If there is one word I like used in descriptions of romance novel heroes, it’s “sinister.” Also, Ana is clinging to Jose to make Christian jealous? Rather than returning actual affection toward her friend, she’s using him as a prop. Ana and Christian are both horrible, horrible people.
Christian grudgingly compliments Jose on his photographs, then drags Ana outside, where this happens:
He looks quickly up and down the street then heads left and suddenly sweeps me into a side alley, abruptly pushing me up against a wall. He grabs my face between his hands, forcing me to look up into his ardent, determined eyes.
He kisses her, and she’s totally into it, but… how does he know that? Oh, right, it doesn’t matter, because he doesn’t care. Even if Ana wasn’t into it, even if she wanted to push him away and say, “We’re broken up, you don’t have the right to touch me like that,” he still would. Because he’s an abuser.

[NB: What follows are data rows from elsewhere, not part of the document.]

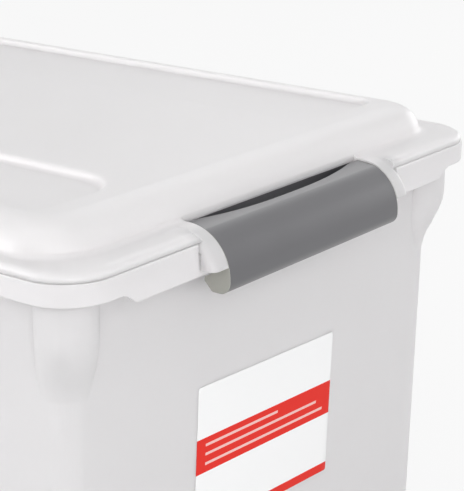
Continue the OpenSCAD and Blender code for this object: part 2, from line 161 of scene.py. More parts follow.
def roundedRing(halfX, halfY, radius, z, steps):
    ring = []
    for corner in range(4):
        sx = 1 if corner in (0, 3) else -1
        sy = 1 if corner < 2 else -1
        for i in range(steps + 1):
            a = radians(90 * (corner + i / steps))
            ring.append((sx * (halfX - radius) + radius * cos(a), sy * (halfY - radius) + radius * sin(a), z))
    return ring


def bendProfile(stops):  # stops: (halfX, halfY, radius, z, reach back, reach on, steps)
    out = []
    for i, stop in enumerate(stops):
        here = Vector(stop[:4])
        back, on, steps = stop[4:]
        if not steps:
            out.append(here)
            continue
        before, after = Vector(stops[i - 1][:4]), Vector(stops[i + 1][:4])

        def towards(other, reach):
            gap = sqrt((other[0] - here[0]) ** 2 + (other[3] - here[3]) ** 2) or (other - here).length
            return here + (other - here) * (reach / gap)

        start, end = towards(before, back), towards(after, on)
        for k in range(steps + 1):
            t = k / steps
            out.append(start * (1 - t) ** 2 + here * 2 * t * (1 - t) + end * t * t)
    return out


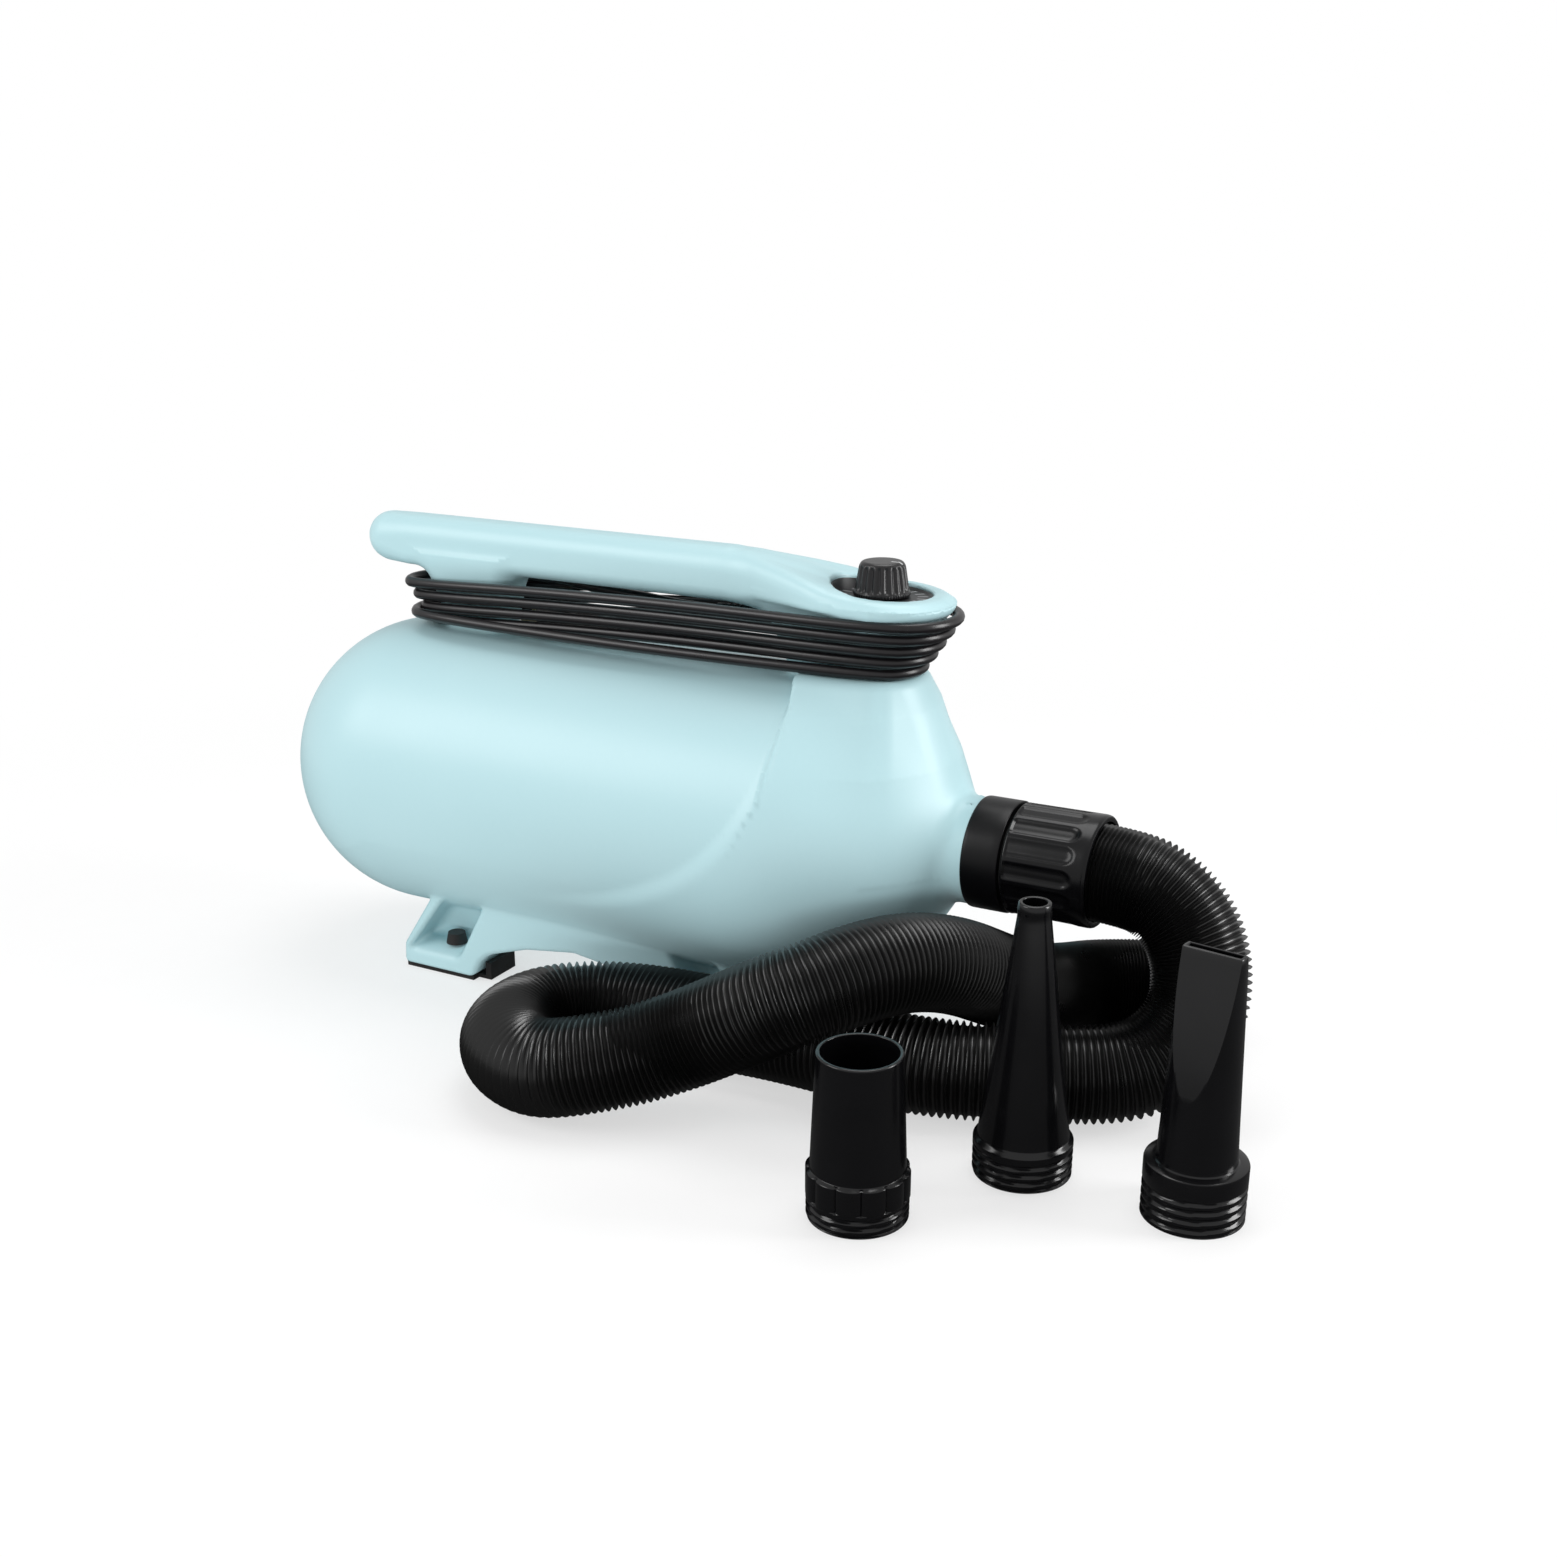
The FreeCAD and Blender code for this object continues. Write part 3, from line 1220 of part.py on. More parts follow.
def build():
    body = housing()
    pieces = {
        "left_shell": shell_half(body, -1),
        "right_shell": shell_half(body, 1),
        "housing_screws": housing_screws(),
        "rubber_feet": rubber_feet(),
        "filter_cover": filter_cover(),
        "foam_filter": foam_filter(),
        "fan_case": fan_case(),
        "fan_end_plate": fan_end_plate(),
        "diffuser": diffuser(),
        "first_impeller": impeller(first_impeller_x),
        "second_impeller": impeller(second_impeller_x),
        "impeller_spacer": impeller_spacer(),
        "rotor_shaft": rotor_shaft(),
        "armature": armature(),
        "commutator": commutator(),
        "field_core": field_core(),
        "field_coils": field_coils(),
        "motor_bracket": motor_bracket(),
        "rear_bearing": bearing(fan_front_x),
        "front_bearing": bearing(motor_front_x - 3 - bearing_width),
        "brush_holders": brush_holders(),
        "carbon_brushes": carbon_brushes(),
        "motor_screws": motor_screws(),
        "rear_motor_gasket": rear_motor_gasket(),
        "front_motor_mount": front_motor_mount(),
        "sound_foam": sound_foam(),
        "dial_plate": dial_plate(),
        "speed_knob": speed_knob(),
        "potentiometer": potentiometer(),
        "potentiometer_nut": potentiometer_nut(),
        "potentiometer_shaft": potentiometer_shaft(),
        "control_board": control_board(),
        "heat_sink": heat_sink(),
        "board_capacitor": board_capacitor(),
        "motor_leads": motor_leads(),
        "mains_lead": mains_lead(),
        "strain_relief": strain_relief(),
        "power_cord": power_cord(),
        "plug_body": plug_body(),
        "plug_blades": plug_blades(),
        "outlet_adapter": outlet_adapter(),
        "outlet_seal": outlet_seal(),
        "hose_coupling": hose_coupling(),
        "hose": hose(),
        "hose_end_cuff": hose_end_cuff(),
        "nozzle_short": nozzle_short(),
        "nozzle_cone": nozzle_cone(),
        "nozzle_flat": nozzle_flat(),
    }
    os.makedirs("parts", exist_ok=True)
    for name, shape in pieces.items():
        print(f"{name}: {len(shape.Solids)} solid, volume {shape.Volume:.0f}, valid {shape.isValid()}")
        shape.exportStep(f"parts/{name}.step")


if __name__ == "__main__":
    build()
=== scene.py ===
import json
import math

import bmesh
import bpy
import numpy as np
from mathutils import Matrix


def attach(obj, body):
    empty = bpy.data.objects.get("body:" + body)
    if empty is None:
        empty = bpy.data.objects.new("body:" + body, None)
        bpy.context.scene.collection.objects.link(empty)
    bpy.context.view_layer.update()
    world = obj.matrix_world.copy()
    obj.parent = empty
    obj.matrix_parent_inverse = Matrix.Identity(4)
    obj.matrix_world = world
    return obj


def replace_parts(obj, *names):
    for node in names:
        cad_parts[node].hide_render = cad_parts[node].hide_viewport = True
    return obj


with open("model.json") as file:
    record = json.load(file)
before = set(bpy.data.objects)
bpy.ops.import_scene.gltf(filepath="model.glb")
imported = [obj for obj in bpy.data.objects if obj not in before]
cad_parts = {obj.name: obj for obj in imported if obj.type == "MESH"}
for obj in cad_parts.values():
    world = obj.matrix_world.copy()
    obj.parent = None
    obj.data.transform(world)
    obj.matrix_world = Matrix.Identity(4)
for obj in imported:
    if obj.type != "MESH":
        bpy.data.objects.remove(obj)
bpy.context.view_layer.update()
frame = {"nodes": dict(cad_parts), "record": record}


# Camera. It stands where the photograph was taken from, a little above the handle and to the
# outlet's side, and its frame is shifted so that its level line falls below the picture's middle.
camera_place = (0.6200, -0.9322, 0.4865)
camera_azimuth = 28.5
camera_elevation = 20.5
focal_share = 1850 / 1557
level_line_share = 94.5 / 1557
camera_data = bpy.data.cameras.new("camera")
camera_data.sensor_width = 36
camera_data.lens = 36 * focal_share
camera_data.shift_y = level_line_share
camera_data.clip_start = 0.05
camera_data.clip_end = 50
camera = bpy.data.objects.new("camera", camera_data)
camera.location = camera_place
camera.rotation_euler = (math.radians(90 - camera_elevation), 0, math.radians(camera_azimuth))
bpy.context.scene.collection.objects.link(camera)
bpy.context.scene.camera = camera
bpy.context.scene.view_settings.view_transform = "Standard"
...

“You. Are. Mine,” he snarls, emphasizing each word. He pushes away from me and bends, hands on knees as if he’s run a marathon. “For the love of God, Ana.”
I lean against the wall, panting, trying to control the riotous reaction in my body, trying to find my equilibrium.
“I’m sorry,” I whisper once my breath has returned.
“You should be. I know what you were doing. Do you want the photographer, Anastasia? He obviously has feelings for you.”
That’s right, Ana. You should totally apologize for making Christian force you up against that wall and kiss you without permission. How. Very. Dare. You.
And then the chapter ends with Christian telling Ana she needs to eat. I shit you not.